• EXERCISE: Set down the material once more, exactly as it appears.

>> Begin

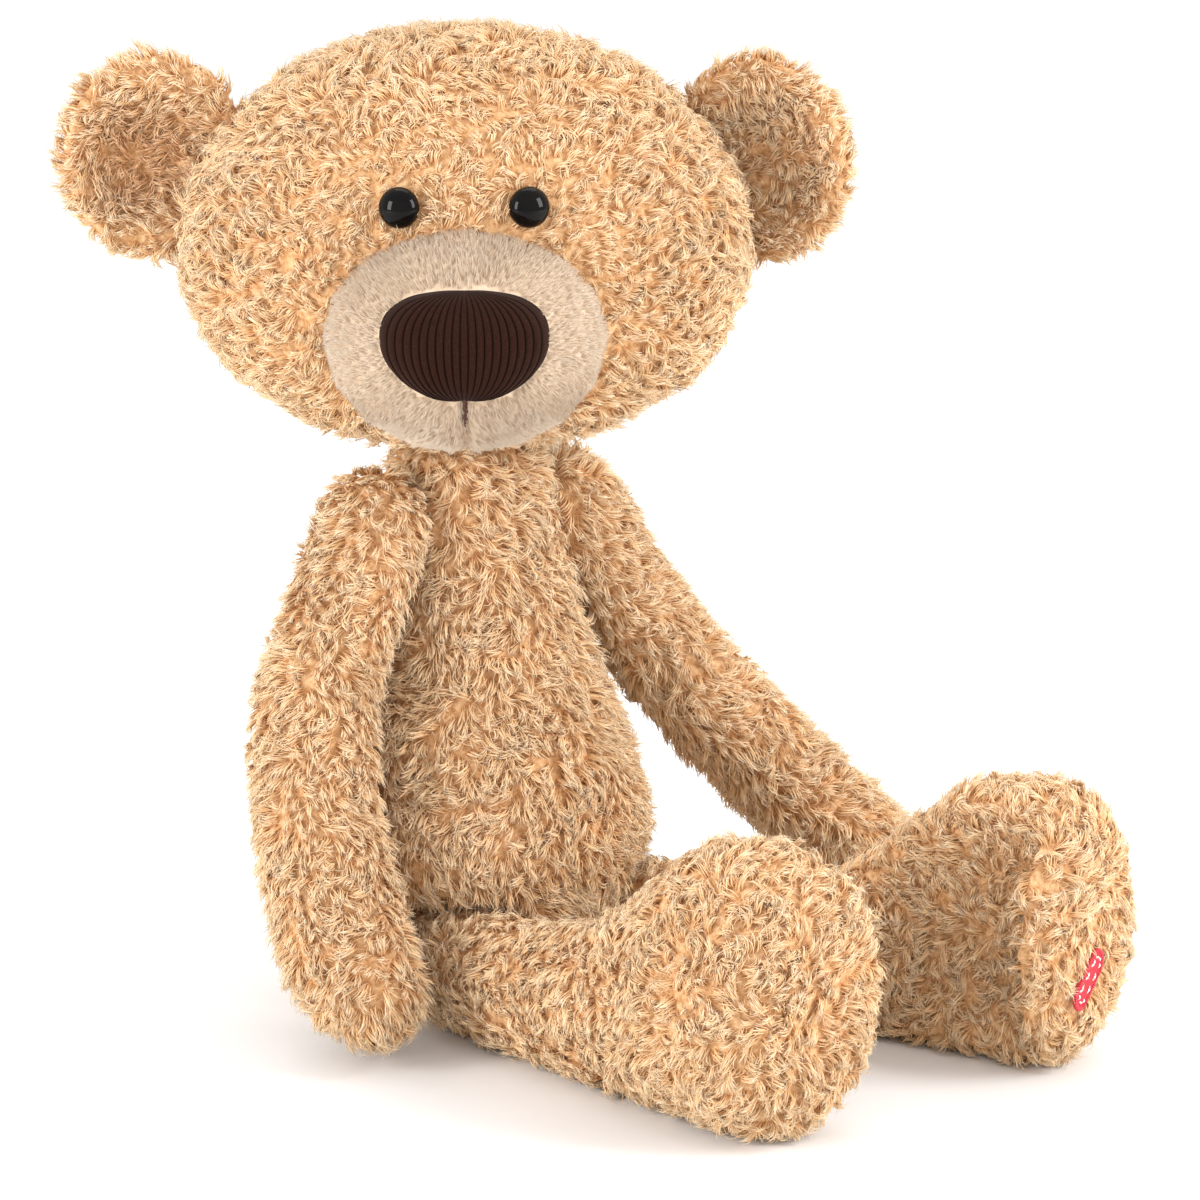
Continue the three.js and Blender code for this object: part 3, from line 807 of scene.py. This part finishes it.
def muzzle_crease(bm):
    """The seam that draws the muzzle in below the nose."""
    middle, _, half_height, _ = nose_extent()
    for vertex in bm.verts:
        place = np.array(vertex.co)
        across = (place - middle) @ HEAD_LEFT
        below = (middle - place) @ UP - half_height
        if (place - MUZZLE_MIDDLE) @ HEAD_FORWARD < 0 or below < -4 * MM:
            continue
        share = min(max((below + 4 * MM) / (5 * MM), 0), 1)
        depth = CREASE_DEPTH * share * math.exp(-((across / CREASE_WIDTH) ** 2))
        vertex.co -= Vector(unit(place - MUZZLE_MIDDLE) * depth)


def nose_width_at(rise):
    """Half width of the nose's outline, as a share, at a height from -1 to 1."""
    offset = rise - 0.1
    if offset > 0:
        return max(1 - (offset / 0.9) ** 2.35, 0) ** (1 / 2.35)
    return max(1 - (-offset / 1.1) ** 2.05, 0) ** (1 / 2.05)


def muzzle_way(places, normals):
    """The pile lies away from the nose, and down and out from the crease."""
    middle, _, half_height, front = nose_extent()
    nose = middle + HEAD_FORWARD * (front - 6 * MM)
    offset = places - nose
    away = unit(offset)
    below = np.clip((-(offset @ UP) - half_height * 0.7) / (9 * MM), 0, 1)[:, None]
    across = (offset @ HEAD_LEFT)[:, None]
    parted = -UP * 1.0 + HEAD_LEFT * np.clip(across / (7 * MM), -1, 1) * 0.75
    return away * (1 - below) + unit(parted) * below


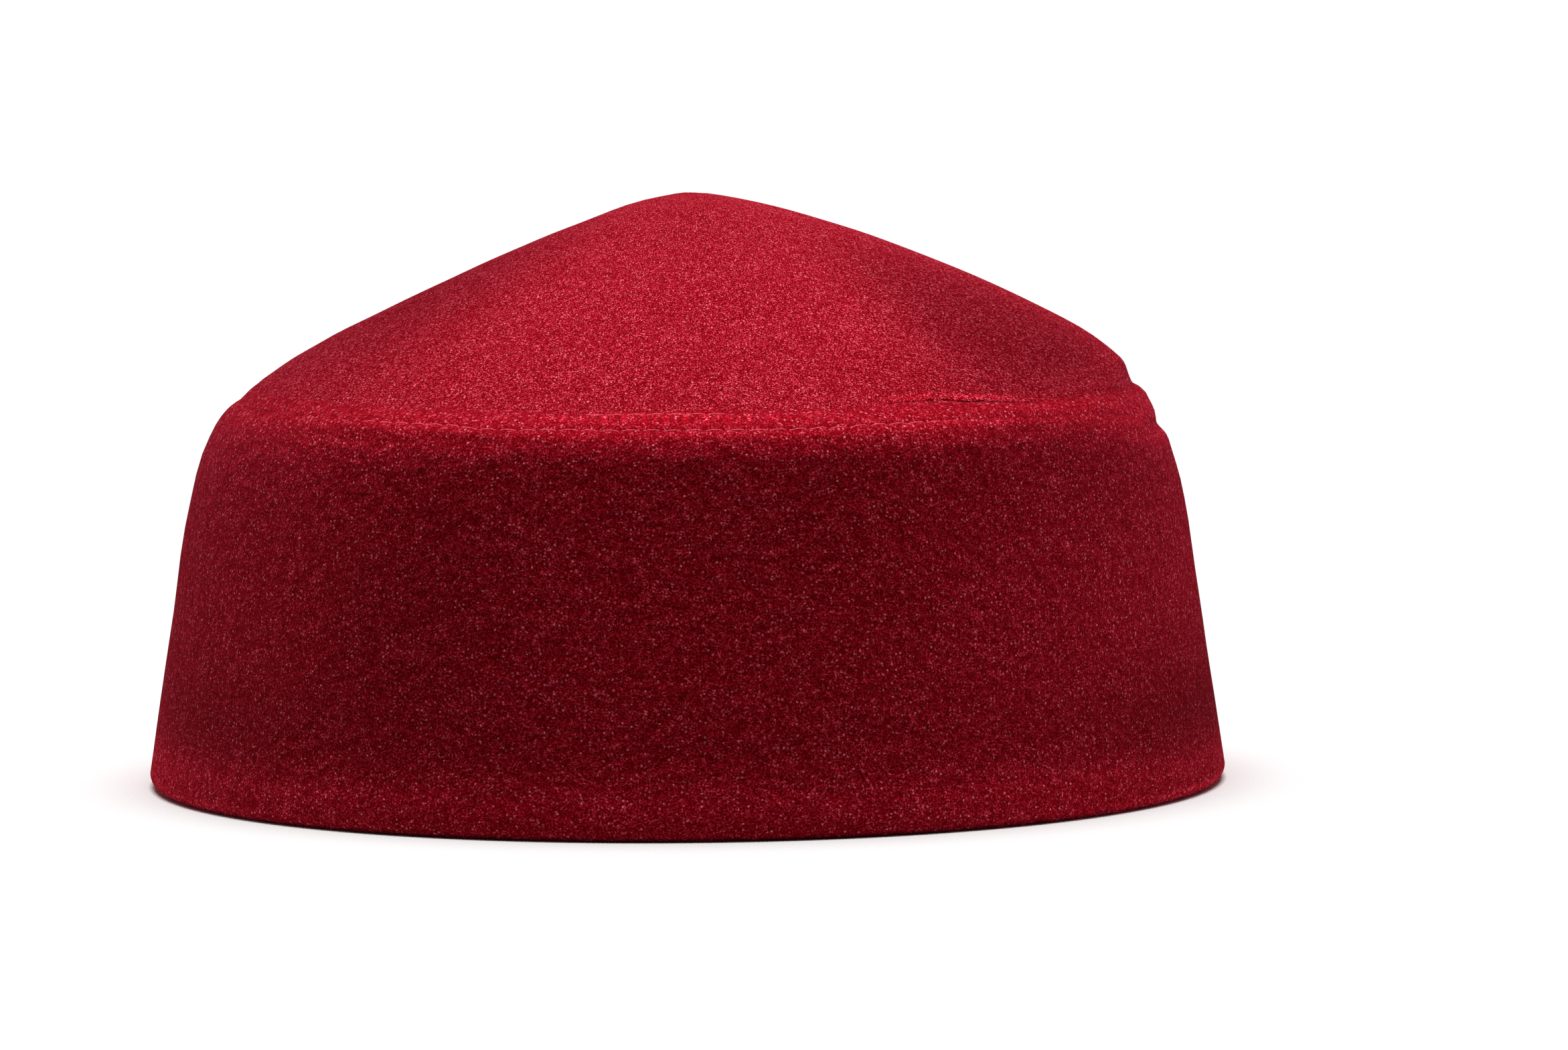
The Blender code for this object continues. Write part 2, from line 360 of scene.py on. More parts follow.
def relief(run, distance, turn):
    """How far the felt stands above the form: waves, folds, stitch grooves and puckers.

    Over the strip it is a half sine wave from the seam to the row, and its square for the ribs.
    """
    past_seam = distance - around(SEAM, turn)
    past_row = distance - around(ROW, turn)
    above_hem = around(HEM_DISTANCE, turn) - distance
    arch = np.sin(np.pi * across_strip(distance, turn))
    open_row = 1 - along_table(turn, LOWER_SINK) / DEEPEST_SINK
    groove = ROW_GROOVE * (BETWEEN_HOLES + (1 - BETWEEN_HOLES) * needle_holes(turn)) * open_row
    upper_groove = UPPER_GROOVE * groove * bell(turned_from(turn, CLEAREST), GROOVE_SPAN)
    total = felt_waves(distance, turn) * smooth_step(above_hem / HEM_FADE)
    total += patches(FOLDS, run, turn)
    total += (STRIP_PUFF + around(LIFT, turn)) * arch
    total -= groove * bell(past_row, ROW_REACH)
    total -= upper_groove * bell(past_seam - UPPER_ROW, ROW_REACH)
    total += LADDER_DEPTH * arch**2 * ladder(turn)
    return total


# %% [markdown]
# The felt's colour is made lighter and darker in places by painted light and shade. The photograph shows the
# cone darker to the right and left of its middle, and there the colour carries painted shade. More painted
# shade lies near the point, low on the left side and by the hem. Painted light lies along the shoulder, on
# the strip, on the wall and on the hem, with painted highlights on the ribs and on the crease's lip, and
# painted shade in the gap under it. Each point of the felt carries this as a number, which the material
# reads.

# %% Painted light and shade on the felt
PAINTED_LIGHT_AND_SHADE = (  # every row is painted light or shade: depth is how much lighter the painted light makes the felt, and below 0 how much darker the painted shade makes it
    Fold("cone_right_painted_shade", 60.0, 40.0, -18.0, 56.0, -0.44),
    Fold("cone_middle_right_painted_shade", 42.0, 16.0, -20.0, 50.0, -0.12),
    Fold("cone_left_painted_shade", -75.0, 50.0, -30.0, 60.0, -0.40),
    Fold("point_painted_shade", 0.0, 180.0, -84.0, 66.0, -0.15),
    Fold("wall_left_painted_shade", -30.0, 22.0, 40.0, 46.0, -0.12),
    Fold("shoulder_painted_light", 0.0, 180.0, 5.5, 6.0, 0.15),
    Fold("strip_right_painted_light", 46.0, 30.0, 2.5, 4.5, 0.24),
    Fold("strip_far_right_painted_light", 72.0, 32.0, 8.0, 8.0, 0.38),
    Fold("seam_right_painted_highlight", 68.0, 26.0, -0.6, 1.6, 0.10),
    Fold("wall_painted_light", 20.0, 130.0, 44.0, 46.0, 0.20),
    Fold("hem_right_painted_shade", 72.0, 50.0, 72.0, 40.0, -0.6),
    Fold("hem_left_painted_shade", -60.0, 36.0, 70.0, 34.0, -0.28),
)
# painted highlight on the ladder's ribs, and painted shade between them
RIBS_PAINTED_HIGHLIGHT, RIBS_PAINTED_SHADE = 1.1, 0.25
# painted light on the hem and its fold, where light from the floor would fall: how much, from how many mm of
# run above the hem, and over how much run it fades in
HEM_PAINTED_LIGHT, HEM_PAINTED_LIGHT_FROM, HEM_PAINTED_LIGHT_FADE = 0.75, 11.4, 9.0
LIP_PAINTED_HIGHLIGHT, LIP_PAINTED_SHADE = 2.4, 1.5  # for each mm that the crown's edge stands up: the painted highlight on its top, and the painted shade in the gap under it
LIP_TOP, LIP_REACH = 1.3, 1.4  # mm of felt above the seam, and each way from there
GAP_AT, GAP_REACH = 0.12, 0.25  # and below it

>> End

• FULL OUTPUT:
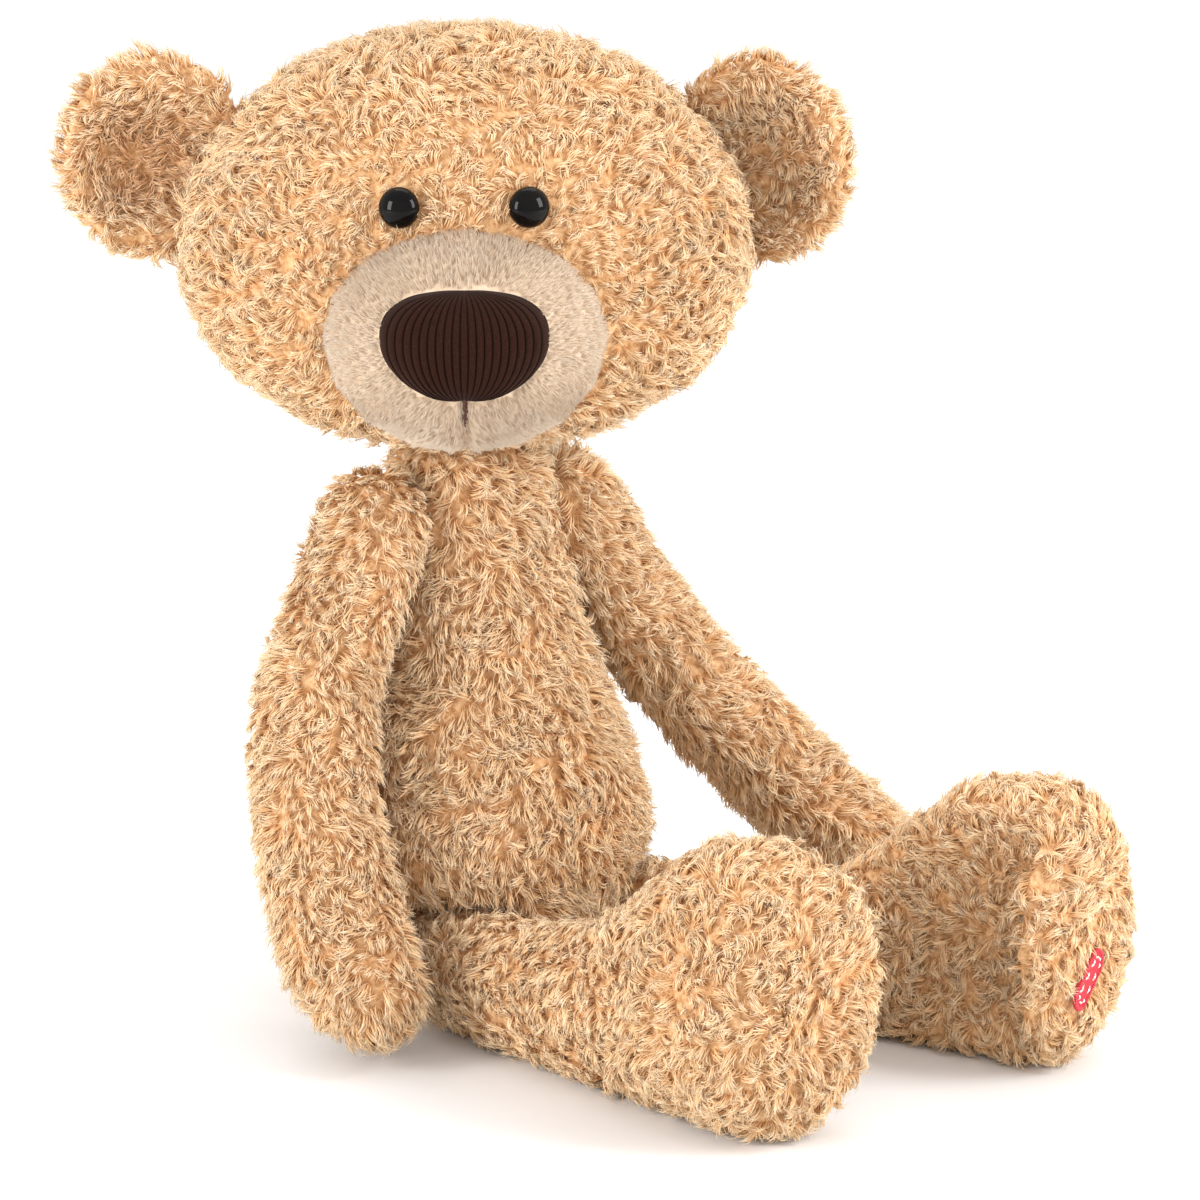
Continue the three.js and Blender code for this object: part 3, from line 807 of scene.py. This part finishes it.
def muzzle_crease(bm):
    """The seam that draws the muzzle in below the nose."""
    middle, _, half_height, _ = nose_extent()
    for vertex in bm.verts:
        place = np.array(vertex.co)
        across = (place - middle) @ HEAD_LEFT
        below = (middle - place) @ UP - half_height
        if (place - MUZZLE_MIDDLE) @ HEAD_FORWARD < 0 or below < -4 * MM:
            continue
        share = min(max((below + 4 * MM) / (5 * MM), 0), 1)
        depth = CREASE_DEPTH * share * math.exp(-((across / CREASE_WIDTH) ** 2))
        vertex.co -= Vector(unit(place - MUZZLE_MIDDLE) * depth)


def nose_width_at(rise):
    """Half width of the nose's outline, as a share, at a height from -1 to 1."""
    offset = rise - 0.1
    if offset > 0:
        return max(1 - (offset / 0.9) ** 2.35, 0) ** (1 / 2.35)
    return max(1 - (-offset / 1.1) ** 2.05, 0) ** (1 / 2.05)


def muzzle_way(places, normals):
    """The pile lies away from the nose, and down and out from the crease."""
    middle, _, half_height, front = nose_extent()
    nose = middle + HEAD_FORWARD * (front - 6 * MM)
    offset = places - nose
    away = unit(offset)
    below = np.clip((-(offset @ UP) - half_height * 0.7) / (9 * MM), 0, 1)[:, None]
    across = (offset @ HEAD_LEFT)[:, None]
    parted = -UP * 1.0 + HEAD_LEFT * np.clip(across / (7 * MM), -1, 1) * 0.75
    return away * (1 - below) + unit(parted) * below


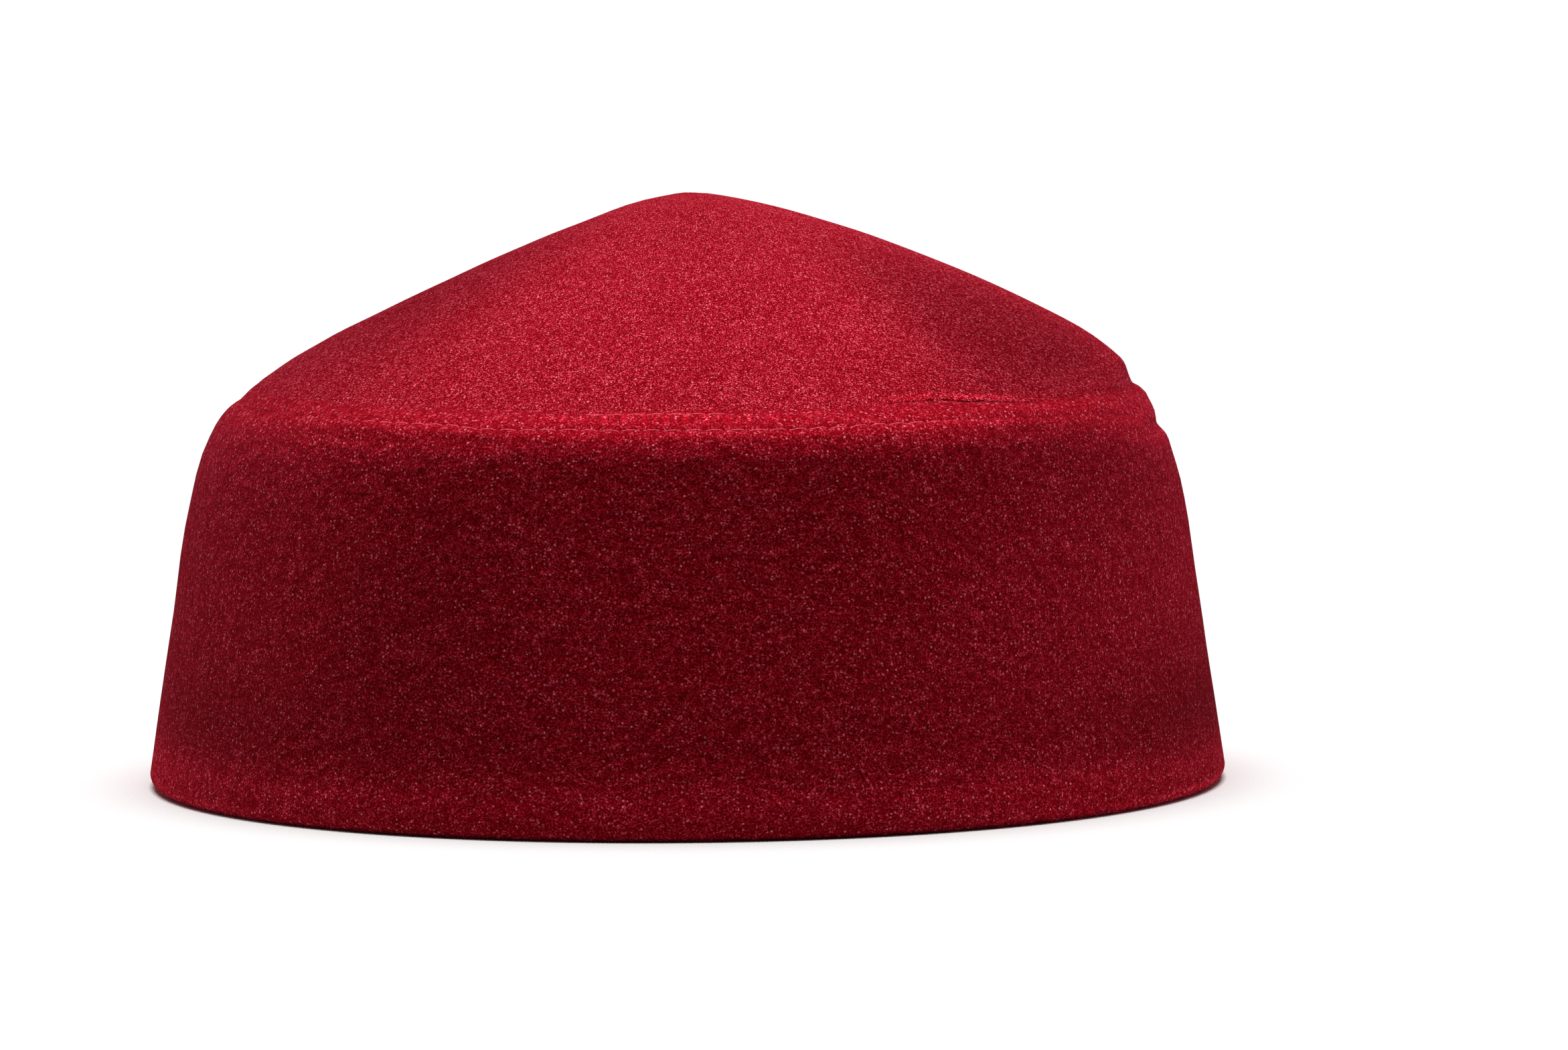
The Blender code for this object continues. Write part 2, from line 360 of scene.py on. More parts follow.
def relief(run, distance, turn):
    """How far the felt stands above the form: waves, folds, stitch grooves and puckers.

    Over the strip it is a half sine wave from the seam to the row, and its square for the ribs.
    """
    past_seam = distance - around(SEAM, turn)
    past_row = distance - around(ROW, turn)
    above_hem = around(HEM_DISTANCE, turn) - distance
    arch = np.sin(np.pi * across_strip(distance, turn))
    open_row = 1 - along_table(turn, LOWER_SINK) / DEEPEST_SINK
    groove = ROW_GROOVE * (BETWEEN_HOLES + (1 - BETWEEN_HOLES) * needle_holes(turn)) * open_row
    upper_groove = UPPER_GROOVE * groove * bell(turned_from(turn, CLEAREST), GROOVE_SPAN)
    total = felt_waves(distance, turn) * smooth_step(above_hem / HEM_FADE)
    total += patches(FOLDS, run, turn)
    total += (STRIP_PUFF + around(LIFT, turn)) * arch
    total -= groove * bell(past_row, ROW_REACH)
    total -= upper_groove * bell(past_seam - UPPER_ROW, ROW_REACH)
    total += LADDER_DEPTH * arch**2 * ladder(turn)
    return total


# %% [markdown]
# The felt's colour is made lighter and darker in places by painted light and shade. The photograph shows the
# cone darker to the right and left of its middle, and there the colour carries painted shade. More painted
# shade lies near the point, low on the left side and by the hem. Painted light lies along the shoulder, on
# the strip, on the wall and on the hem, with painted highlights on the ribs and on the crease's lip, and
# painted shade in the gap under it. Each point of the felt carries this as a number, which the material
# reads.

# %% Painted light and shade on the felt
PAINTED_LIGHT_AND_SHADE = (  # every row is painted light or shade: depth is how much lighter the painted light makes the felt, and below 0 how much darker the painted shade makes it
    Fold("cone_right_painted_shade", 60.0, 40.0, -18.0, 56.0, -0.44),
    Fold("cone_middle_right_painted_shade", 42.0, 16.0, -20.0, 50.0, -0.12),
    Fold("cone_left_painted_shade", -75.0, 50.0, -30.0, 60.0, -0.40),
    Fold("point_painted_shade", 0.0, 180.0, -84.0, 66.0, -0.15),
    Fold("wall_left_painted_shade", -30.0, 22.0, 40.0, 46.0, -0.12),
    Fold("shoulder_painted_light", 0.0, 180.0, 5.5, 6.0, 0.15),
    Fold("strip_right_painted_light", 46.0, 30.0, 2.5, 4.5, 0.24),
    Fold("strip_far_right_painted_light", 72.0, 32.0, 8.0, 8.0, 0.38),
    Fold("seam_right_painted_highlight", 68.0, 26.0, -0.6, 1.6, 0.10),
    Fold("wall_painted_light", 20.0, 130.0, 44.0, 46.0, 0.20),
    Fold("hem_right_painted_shade", 72.0, 50.0, 72.0, 40.0, -0.6),
    Fold("hem_left_painted_shade", -60.0, 36.0, 70.0, 34.0, -0.28),
)
# painted highlight on the ladder's ribs, and painted shade between them
RIBS_PAINTED_HIGHLIGHT, RIBS_PAINTED_SHADE = 1.1, 0.25
# painted light on the hem and its fold, where light from the floor would fall: how much, from how many mm of
# run above the hem, and over how much run it fades in
HEM_PAINTED_LIGHT, HEM_PAINTED_LIGHT_FROM, HEM_PAINTED_LIGHT_FADE = 0.75, 11.4, 9.0
LIP_PAINTED_HIGHLIGHT, LIP_PAINTED_SHADE = 2.4, 1.5  # for each mm that the crown's edge stands up: the painted highlight on its top, and the painted shade in the gap under it
LIP_TOP, LIP_REACH = 1.3, 1.4  # mm of felt above the seam, and each way from there
GAP_AT, GAP_REACH = 0.12, 0.25  # and below it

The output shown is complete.